> **WHAT YOU WILL DO**: Write each line out again exactly as written.

===============

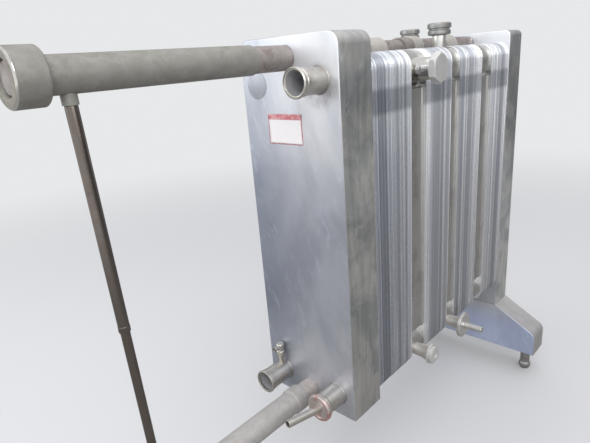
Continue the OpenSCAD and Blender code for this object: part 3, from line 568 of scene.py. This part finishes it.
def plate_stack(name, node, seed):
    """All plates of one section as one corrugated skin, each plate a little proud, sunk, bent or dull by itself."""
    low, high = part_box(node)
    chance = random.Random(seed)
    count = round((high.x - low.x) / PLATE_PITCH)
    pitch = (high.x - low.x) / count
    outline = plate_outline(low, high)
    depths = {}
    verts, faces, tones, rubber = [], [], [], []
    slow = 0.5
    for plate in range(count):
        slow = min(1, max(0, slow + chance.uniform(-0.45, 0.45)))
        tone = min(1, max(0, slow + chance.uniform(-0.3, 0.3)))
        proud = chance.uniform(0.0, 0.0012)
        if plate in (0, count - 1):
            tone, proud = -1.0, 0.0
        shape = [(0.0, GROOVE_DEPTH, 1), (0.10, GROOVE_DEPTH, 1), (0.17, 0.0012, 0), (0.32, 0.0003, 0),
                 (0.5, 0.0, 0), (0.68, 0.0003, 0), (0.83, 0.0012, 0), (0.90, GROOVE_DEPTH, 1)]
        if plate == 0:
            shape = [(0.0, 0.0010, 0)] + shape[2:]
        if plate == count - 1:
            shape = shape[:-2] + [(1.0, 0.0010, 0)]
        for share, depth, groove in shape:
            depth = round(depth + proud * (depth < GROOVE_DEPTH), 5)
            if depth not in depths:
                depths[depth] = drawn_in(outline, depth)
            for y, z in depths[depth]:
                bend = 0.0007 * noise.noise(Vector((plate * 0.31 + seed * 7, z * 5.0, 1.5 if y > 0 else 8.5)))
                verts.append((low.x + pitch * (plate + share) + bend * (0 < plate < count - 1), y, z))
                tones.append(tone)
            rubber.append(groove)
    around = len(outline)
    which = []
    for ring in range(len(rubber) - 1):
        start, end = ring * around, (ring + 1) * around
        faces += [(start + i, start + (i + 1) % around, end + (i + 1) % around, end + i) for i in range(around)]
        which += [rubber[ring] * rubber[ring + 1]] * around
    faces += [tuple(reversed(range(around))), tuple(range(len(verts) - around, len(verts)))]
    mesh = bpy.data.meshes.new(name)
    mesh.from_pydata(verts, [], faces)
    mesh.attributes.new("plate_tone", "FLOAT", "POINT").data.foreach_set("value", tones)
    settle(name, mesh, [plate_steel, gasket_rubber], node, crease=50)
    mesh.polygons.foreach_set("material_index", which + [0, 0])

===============

> **COMPLETE OUTPUT**:
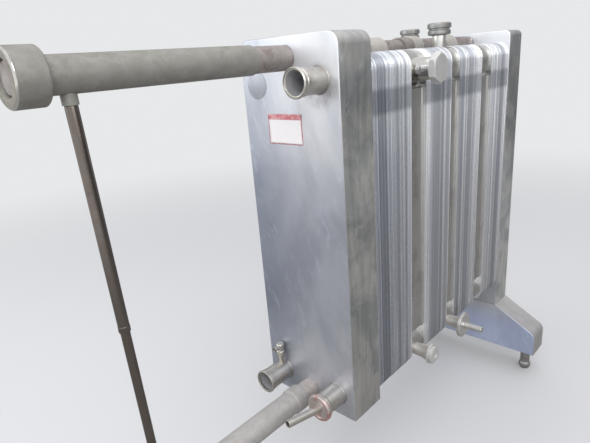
Continue the OpenSCAD and Blender code for this object: part 3, from line 568 of scene.py. This part finishes it.
def plate_stack(name, node, seed):
    """All plates of one section as one corrugated skin, each plate a little proud, sunk, bent or dull by itself."""
    low, high = part_box(node)
    chance = random.Random(seed)
    count = round((high.x - low.x) / PLATE_PITCH)
    pitch = (high.x - low.x) / count
    outline = plate_outline(low, high)
    depths = {}
    verts, faces, tones, rubber = [], [], [], []
    slow = 0.5
    for plate in range(count):
        slow = min(1, max(0, slow + chance.uniform(-0.45, 0.45)))
        tone = min(1, max(0, slow + chance.uniform(-0.3, 0.3)))
        proud = chance.uniform(0.0, 0.0012)
        if plate in (0, count - 1):
            tone, proud = -1.0, 0.0
        shape = [(0.0, GROOVE_DEPTH, 1), (0.10, GROOVE_DEPTH, 1), (0.17, 0.0012, 0), (0.32, 0.0003, 0),
                 (0.5, 0.0, 0), (0.68, 0.0003, 0), (0.83, 0.0012, 0), (0.90, GROOVE_DEPTH, 1)]
        if plate == 0:
            shape = [(0.0, 0.0010, 0)] + shape[2:]
        if plate == count - 1:
            shape = shape[:-2] + [(1.0, 0.0010, 0)]
        for share, depth, groove in shape:
            depth = round(depth + proud * (depth < GROOVE_DEPTH), 5)
            if depth not in depths:
                depths[depth] = drawn_in(outline, depth)
            for y, z in depths[depth]:
                bend = 0.0007 * noise.noise(Vector((plate * 0.31 + seed * 7, z * 5.0, 1.5 if y > 0 else 8.5)))
                verts.append((low.x + pitch * (plate + share) + bend * (0 < plate < count - 1), y, z))
                tones.append(tone)
            rubber.append(groove)
    around = len(outline)
    which = []
    for ring in range(len(rubber) - 1):
        start, end = ring * around, (ring + 1) * around
        faces += [(start + i, start + (i + 1) % around, end + (i + 1) % around, end + i) for i in range(around)]
        which += [rubber[ring] * rubber[ring + 1]] * around
    faces += [tuple(reversed(range(around))), tuple(range(len(verts) - around, len(verts)))]
    mesh = bpy.data.meshes.new(name)
    mesh.from_pydata(verts, [], faces)
    mesh.attributes.new("plate_tone", "FLOAT", "POINT").data.foreach_set("value", tones)
    settle(name, mesh, [plate_steel, gasket_rubber], node, crease=50)
    mesh.polygons.foreach_set("material_index", which + [0, 0])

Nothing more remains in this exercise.